** Begin SUPPLIED DATA **

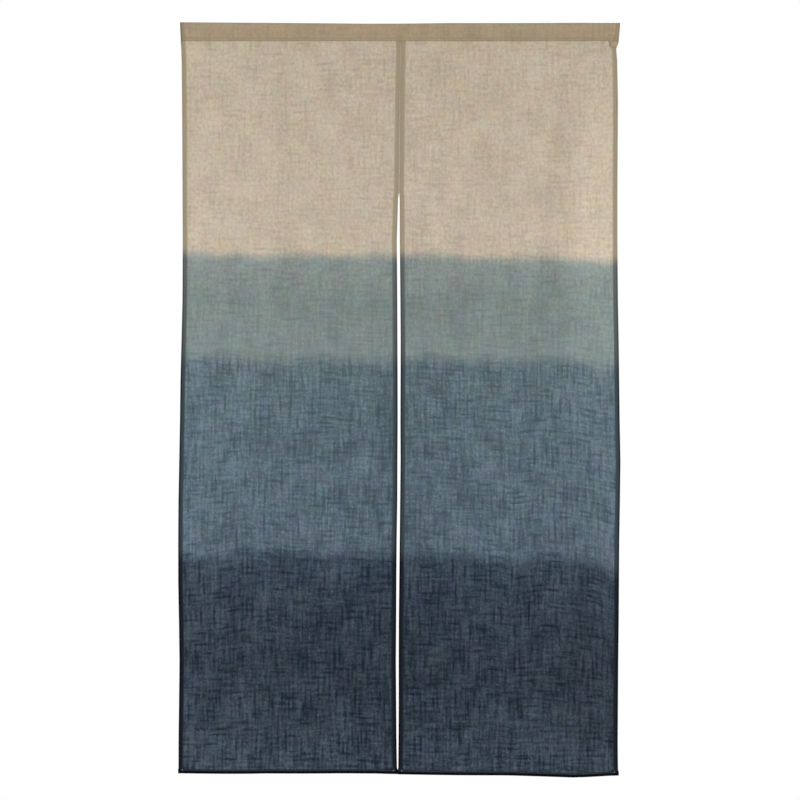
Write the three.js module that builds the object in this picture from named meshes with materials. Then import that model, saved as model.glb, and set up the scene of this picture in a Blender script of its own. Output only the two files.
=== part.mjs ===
// A noren: a split doorway curtain of two linen panels, dip-dyed in four bands from natural
// linen down to navy. The panels are seamed together at the top, fall apart in a slit below
// that, and hang from a heading whose rod pocket is open at both ends.
// Millimetres. X runs across the cloth, to the right as seen from the front. Y runs away from
// the viewer. Z is up. The origin is the middle of the heading's top edge.

import * as THREE from 'three';

// Driving dimensions

const NOREN_WIDTH = 880; // across the heading's top edge
const NOREN_DROP = 1500; // top edge to bottom hem, at the slit
const HEADING_HEIGHT = 35; // top edge to the stitch line that closes the rod pocket
const CLOTH = 1.1; // one layer of slub linen
const SIDE_HEM = 9; // width of the folded hem down both sides of a panel
const BOTTOM_HEM = 7.5; // height of the folded bottom hem
const SLIT_TOP = -341; // where the seam between the panels ends
const SEWN_GAP = 0.3; // between pieces that are sewn edge to edge
const POCKET_FRONT = 3; // how far the pocket stands forward of the panels' plane
const POCKET_BACK = 12; // how far it stands behind them

// Colours: the heading's two layers of undyed linen, and the mean of the panels' four bands

const UNDYED_DOUBLE = 0xa3947d;
const DIP_DYED = 0x79817f;

// Tables
// Each row of OUTLINE is a height. left and right are the panels' outer edges, slit is the
// middle of the seam or slit, and open is how wide it stands there. The top corners flare out
// to the heading's ends, and the bottom hems' corners stand out and just meet.

const OUTLINE = [
  { z: -35, left: -438.5, right: 437, slit: 1.7, open: SEWN_GAP },
  { z: -50, left: -437.5, right: 432.5, slit: 1.5, open: SEWN_GAP },
  { z: -75, left: -437, right: 434, slit: 1, open: SEWN_GAP },
  { z: -155, left: -436, right: 435, slit: -0.3, open: SEWN_GAP },
  { z: SLIT_TOP, left: -434.5, right: 434, slit: -2.2, open: SEWN_GAP },
  { z: -346, left: -434.5, right: 434, slit: -2.4, open: 3.6 },
  { z: -435, left: -434, right: 434, slit: -3.6, open: 6.2 },
  { z: -555, left: -434.5, right: 435, slit: -2.6, open: 7.5 },
  { z: -635, left: -436.5, right: 436.5, slit: -2.2, open: 7.8 },
  { z: -715, left: -438.5, right: 437.5, slit: -2.1, open: 7.1 },
  { z: -795, left: -439.5, right: 438.5, slit: -2.2, open: 6.7 },
  { z: -875, left: -441, right: 440, slit: -2.3, open: 7.6 },
  { z: -955, left: -442.5, right: 439, slit: -2.9, open: 7 },
  { z: -1035, left: -443, right: 437.5, slit: -3.9, open: 7.4 },
  { z: -1115, left: -443, right: 437, slit: -4.7, open: 7 },
  { z: -1195, left: -441.5, right: 436.5, slit: -5.3, open: 6.5 },
  { z: -1275, left: -440.5, right: 435.5, slit: -5.7, open: 6.8 },
  { z: -1355, left: -441.5, right: 435, slit: -5.4, open: 6.3 },
  { z: -1435, left: -442.5, right: 434.5, slit: -5.3, open: 5.3 },
  { z: -1490, left: -442.5, right: 435, slit: -5.1, open: 3.6 },
  { z: -1500, left: -444, right: 438, slit: -5.1, open: SEWN_GAP },
];

// top is the heading's upper edge, and bottom how far the bottom hem lies below NOREN_DROP.

const LEVELS = [
  { x: -440, top: 2.8, bottom: -1.6 },
  { x: -200, top: 1.2, bottom: -0.6 },
  { x: -70, top: 0, bottom: 0 },
  { x: 0, top: 0.1, bottom: 0.6 },
  { x: 100, top: 1.2, bottom: 1.6 },
  { x: 240, top: 1.3, bottom: 4.2 },
  { x: 345, top: 1.7, bottom: 6.2 },
  { x: 440, top: 1.5, bottom: 2.8 },
];

// Soft vertical folds. One runs from (x, z) to (toX, toZ), is a quarter as deep as depth at wide
// to either side, and fades out over fade at its ends. A depth below 0 stands forward, as a ridge.

const LEFT_FOLDS = [
  { x: -330, z: -1100, toX: -345, toZ: -1500, wide: 120, fade: 700, depth: -7 },
  { x: -120, z: -1150, toX: -105, toZ: -1500, wide: 100, fade: 600, depth: 6 },
  { x: -395, z: -420, toX: -400, toZ: -1150, wide: 32, fade: 220, depth: -3.2 },
  { x: -255, z: -300, toX: -265, toZ: -1500, wide: 42, fade: 320, depth: 3 },
  { x: -62, z: -560, toX: -48, toZ: -1260, wide: 30, fade: 220, depth: 2.4 },
  { x: -98, z: -1380, toX: -52, toZ: -1500, wide: 24, fade: 110, depth: 2.6 },
];

const RIGHT_FOLDS = [
  { x: 110, z: -1000, toX: 95, toZ: -1500, wide: 110, fade: 700, depth: -6 },
  { x: 225, z: -1050, toX: 215, toZ: -1500, wide: 70, fade: 500, depth: 6 },
  { x: 345, z: -1180, toX: 345, toZ: -1500, wide: 70, fade: 420, depth: -7 },
  { x: 386, z: -110, toX: 382, toZ: -780, wide: 20, fade: 130, depth: -3.2 },
  { x: 332, z: -110, toX: 252, toZ: -760, wide: 26, fade: 140, depth: 3 },
  { x: 224, z: -110, toX: 222, toZ: -320, wide: 16, fade: 110, depth: -1.4 },
  { x: 412, z: -1350, toX: 415, toZ: -1470, wide: 18, fade: 100, depth: 2.6 },
];

// How the hems, the pocket's foot and the hang are made

const HEM_STEP = 0.8; // the fold's edge, where the cloth goes from two layers to one
const FOOT_SEAM = 3; // height of the stitching that joins the pocket's two walls
const HELD_FLAT = 160; // below the heading, how far down its stitching keeps folds from forming
const LEVEL_DOWN_TO = 1200; // below this the rows of the weave bend to the bottom hem's curve
const PANEL_TOP = -HEADING_HEIGHT - SEWN_GAP;

// Rows of faces down a panel, each stretch as { to: height, rows }. They are close where the
// outline turns quickly: at the top corners, the slit's top and the bottom hem.

const STRETCHES = [
  { to: -50, rows: 1 },
  { to: -75, rows: 2 },
  { to: SLIT_TOP, rows: 7 },
  { to: -346, rows: 1 },
  { to: -1470, rows: 30 },
  { to: -NOREN_DROP + BOTTOM_HEM + HEM_STEP, rows: 1 },
  { to: -NOREN_DROP + BOTTOM_HEM, rows: 1 },
  { to: -NOREN_DROP, rows: 1 },
];
const PANEL_COLUMNS = 18;
const HEADING_STATIONS = 18;
const POCKET_POINTS = 9; // along each wall of the pocket's section

// A table's column at a place, on a smooth curve through its rows that never swings past them.
// key is the table's first column, which may run up or down.

function at(table, key, column, place) {
  const last = table.length - 1;
  const rising = table[last][key] > table[0][key];
  const found = table.findIndex((row) => (rising ? row[key] > place : row[key] < place));
  const next = found < 0 ? last : Math.max(found, 1);
  const steep = (i) => (table[i][column] - table[i - 1][column]) / (table[i][key] - table[i - 1][key]);
  const slope = (i) => {
    const before = steep(Math.max(i, 1));
    const after = steep(Math.min(i + 1, last));
    return before * after > 0 ? (2 * before * after) / (before + after) : 0;
  };
  const [a, b] = [table[next - 1], table[next]];
  const span = b[key] - a[key];
  const t = THREE.MathUtils.clamp((place - a[key]) / span, 0, 1);
  const [t2, t3] = [t * t, t * t * t];
  return (
    (2 * t3 - 3 * t2 + 1) * a[column] +
    (t3 - 2 * t2 + t) * span * slope(next - 1) +
    (3 * t2 - 2 * t3) * b[column] +
    (t3 - t2) * span * slope(next)
  );
}

// How far a panel's folds carry the cloth back at a place.

function foldDepth(folds, x, z) {
  const settle = THREE.MathUtils.smoothstep(PANEL_TOP - z, 0, HELD_FLAT);
  return folds.reduce((sum, fold) => {
    const down = THREE.MathUtils.clamp((fold.z - z) / (fold.z - fold.toZ), 0, 1);
    const aside = (x - THREE.MathUtils.lerp(fold.x, fold.toX, down)) / fold.wide;
    const past = Math.max(z - fold.z, fold.toZ - z, 0) / fold.fade;
    const fading = 1 - THREE.MathUtils.smoothstep(past, 0, 1);
    return sum + (fold.depth * fading * settle) / (1 + aside * aside) ** 2;
  }, 0);
}

// Heights of a panel's rows, from its top to its bottom edge.

function rowHeights() {
  const heights = [PANEL_TOP];
  for (const { to, rows } of STRETCHES) {
    const from = heights[heights.length - 1];
    for (let i = 1; i <= rows; i += 1) heights.push(THREE.MathUtils.lerp(from, to, i / rows));
  }
  return heights;
}

// A panel is a box one face thick, with its grid of faces laid out over the outline. side is -1
// for the left panel and 1 for the right. Each hem has a column or a row of its own, and is a
// second layer on the cloth's back.

function panelGeometry(side, folds) {
  const heights = rowHeights();
  const rows = heights.length - 1;
  const geometry = new THREE.BoxGeometry(1, 1, 1, PANEL_COLUMNS, 1, rows);
  const grid = geometry.attributes.position;
  for (let i = 0; i < grid.count; i += 1) {
    const column = Math.round((grid.getX(i) + 0.5) * PANEL_COLUMNS);
    const row = Math.round((0.5 - grid.getZ(i)) * rows);
    const back = grid.getY(i) > 0;
    const height = heights[row];
    const slitHalf = at(OUTLINE, 'z', 'open', height) / 2;
    const slit = at(OUTLINE, 'z', 'slit', height);
    const low = side < 0 ? at(OUTLINE, 'z', 'left', height) : slit + slitHalf;
    const high = side < 0 ? slit - slitHalf : at(OUTLINE, 'z', 'right', height);
    const plain = (column - 2) / (PANEL_COLUMNS - 4); // across the single layer between the hems
    let x = THREE.MathUtils.lerp(low + SIDE_HEM + HEM_STEP, high - SIDE_HEM - HEM_STEP, plain);
    if (column < 2) x = low + column * SIDE_HEM;
    if (column > PANEL_COLUMNS - 2) x = high - (PANEL_COLUMNS - column) * SIDE_HEM;
    const lower = at(LEVELS, 'x', 'bottom', x);
    const z = height - lower * THREE.MathUtils.smoothstep(-height, LEVEL_DOWN_TO, NOREN_DROP);
    const hemmed = column < 2 || column > PANEL_COLUMNS - 2 || row > rows - 2;
    const layers = hemmed ? 2 : 1;
    const y = foldDepth(folds, x, z) - CLOTH / 2 + (back ? layers * CLOTH : 0);
    grid.setXYZ(i, x, y, z);
  }
  geometry.computeVertexNormals();
  return geometry;
}

// One wall of the pocket's section, as points (y, height) from its foot to its top. The section
// is a teardrop: straight at the stitched foot, fullest two thirds of the way up, round on top.

function pocketWall(depth, foot, top) {
  const FULLEST = 2 / 3;
  const full = FULLEST * Math.sqrt(1 - FULLEST);
  return Array.from({ length: POCKET_POINTS }, (_, i) => {
    const up = (1 - Math.cos((Math.PI * i) / (POCKET_POINTS - 1))) / 2;
    const y = (depth * up * Math.sqrt(1 - up)) / full;
    return new THREE.Vector2(y, THREE.MathUtils.lerp(foot, top, up));
  });
}

// The heading is a sleeve: the teardrop section with its hollow, drawn along X. Its two walls
// are stitched together over FOOT_SEAM at the bottom, and its ends lean in a little.

function headingGeometry() {
  const outer = (depth) => pocketWall(depth, -HEADING_HEIGHT, 0);
  const front = outer(-POCKET_FRONT).map(({ x, y }) => new THREE.Vector2(x - CLOTH, y));
  const back = outer(POCKET_BACK).map(({ x, y }) => new THREE.Vector2(x + CLOTH, y));
  const section = new THREE.Shape([...back, ...front.reverse()]);
  const hollowFoot = -HEADING_HEIGHT + FOOT_SEAM;
  const hollowBack = pocketWall(POCKET_BACK, hollowFoot, -CLOTH);
  const hollowFront = pocketWall(-POCKET_FRONT, hollowFoot, -CLOTH).slice(1, -1);
  section.holes.push(new THREE.Path([...hollowBack, ...hollowFront.reverse()]));
  const length = { depth: 1, steps: HEADING_STATIONS, bevelEnabled: false };
  const geometry = new THREE.ExtrudeGeometry(section, length);
  const grid = geometry.attributes.position;
  for (let i = 0; i < grid.count; i += 1) {
    const along = grid.getZ(i);
    const height = grid.getY(i);
    const rise = THREE.MathUtils.clamp((height + HEADING_HEIGHT) / HEADING_HEIGHT, 0, 1);
    const left = THREE.MathUtils.lerp(OUTLINE[0].left, -NOREN_WIDTH / 2, rise);
    const right = THREE.MathUtils.lerp(OUTLINE[0].right, NOREN_WIDTH / 2, rise);
    const x = THREE.MathUtils.lerp(left, right, along);
    grid.setXYZ(i, x, grid.getX(i), height + at(LEVELS, 'x', 'top', x) * rise);
  }
  geometry.computeVertexNormals();
  return geometry;
}

// The sewn pieces

function linen(color) {
  return new THREE.MeshStandardMaterial({ color, roughness: 0.9, metalness: 0 });
}

function piece(name, geometry, color) {
  const mesh = new THREE.Mesh(geometry, linen(color));
  mesh.name = name;
  return mesh;
}

const noren = new THREE.Group();
noren.add(piece('heading', headingGeometry(), UNDYED_DOUBLE));
noren.add(piece('panel_left', panelGeometry(-1, LEFT_FOLDS), DIP_DYED));
noren.add(piece('panel_right', panelGeometry(1, RIGHT_FOLDS), DIP_DYED));

export default noren;
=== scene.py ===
import math

import bmesh
import bpy
import numpy as np
from mathutils import Matrix, Vector, noise


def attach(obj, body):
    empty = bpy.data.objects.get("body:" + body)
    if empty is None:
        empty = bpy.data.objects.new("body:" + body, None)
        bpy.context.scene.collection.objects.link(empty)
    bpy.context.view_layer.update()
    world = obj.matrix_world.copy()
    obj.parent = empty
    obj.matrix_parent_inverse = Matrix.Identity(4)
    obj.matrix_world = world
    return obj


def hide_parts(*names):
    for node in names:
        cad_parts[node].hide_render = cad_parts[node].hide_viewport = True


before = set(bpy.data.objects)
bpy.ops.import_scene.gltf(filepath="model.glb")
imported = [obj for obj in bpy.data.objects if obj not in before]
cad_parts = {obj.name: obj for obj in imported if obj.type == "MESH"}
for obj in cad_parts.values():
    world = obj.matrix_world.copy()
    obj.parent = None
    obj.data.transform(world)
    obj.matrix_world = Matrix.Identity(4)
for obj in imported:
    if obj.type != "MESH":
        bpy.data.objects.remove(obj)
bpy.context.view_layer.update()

# The two dyed panels
# Each is one width of slub linen in a plain weave. Both sides and the foot are turned in twice
# and stitched, then the cloth is let down into the dye step by step, so that it goes from
# natural through grey-blue and slate to navy. The top is caught between the heading's walls.

MM = 0.001
DROP = 1500  # the heading's top edge to the foot of the hems, at the slit
CLOTH = 0.5  # thickness of the linen
LAYER = 0.6  # from one folded layer to the next
SIDE_HEM = 9
FOOT_HEM = 7.5
TUCKED_IN = 5  # how far a panel's top edge reaches up between the heading's walls
HEADING_FOOT = 34.4
SLIT_TOP = -341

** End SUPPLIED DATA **

DIRECTIONS:
Extract the lines from the line with "cad_parts[node].hide_render = cad_parts[node].hide_viewport" through the line with "# natural through". Keep both of those lines, copy everything exactly, and add nothing.

FINISHED ANSWER:
        cad_parts[node].hide_render = cad_parts[node].hide_viewport = True


before = set(bpy.data.objects)
bpy.ops.import_scene.gltf(filepath="model.glb")
imported = [obj for obj in bpy.data.objects if obj not in before]
cad_parts = {obj.name: obj for obj in imported if obj.type == "MESH"}
for obj in cad_parts.values():
    world = obj.matrix_world.copy()
    obj.parent = None
    obj.data.transform(world)
    obj.matrix_world = Matrix.Identity(4)
for obj in imported:
    if obj.type != "MESH":
        bpy.data.objects.remove(obj)
bpy.context.view_layer.update()

# The two dyed panels
# Each is one width of slub linen in a plain weave. Both sides and the foot are turned in twice
# and stitched, then the cloth is let down into the dye step by step, so that it goes from
# natural through grey-blue and slate to navy. The top is caught between the heading's walls.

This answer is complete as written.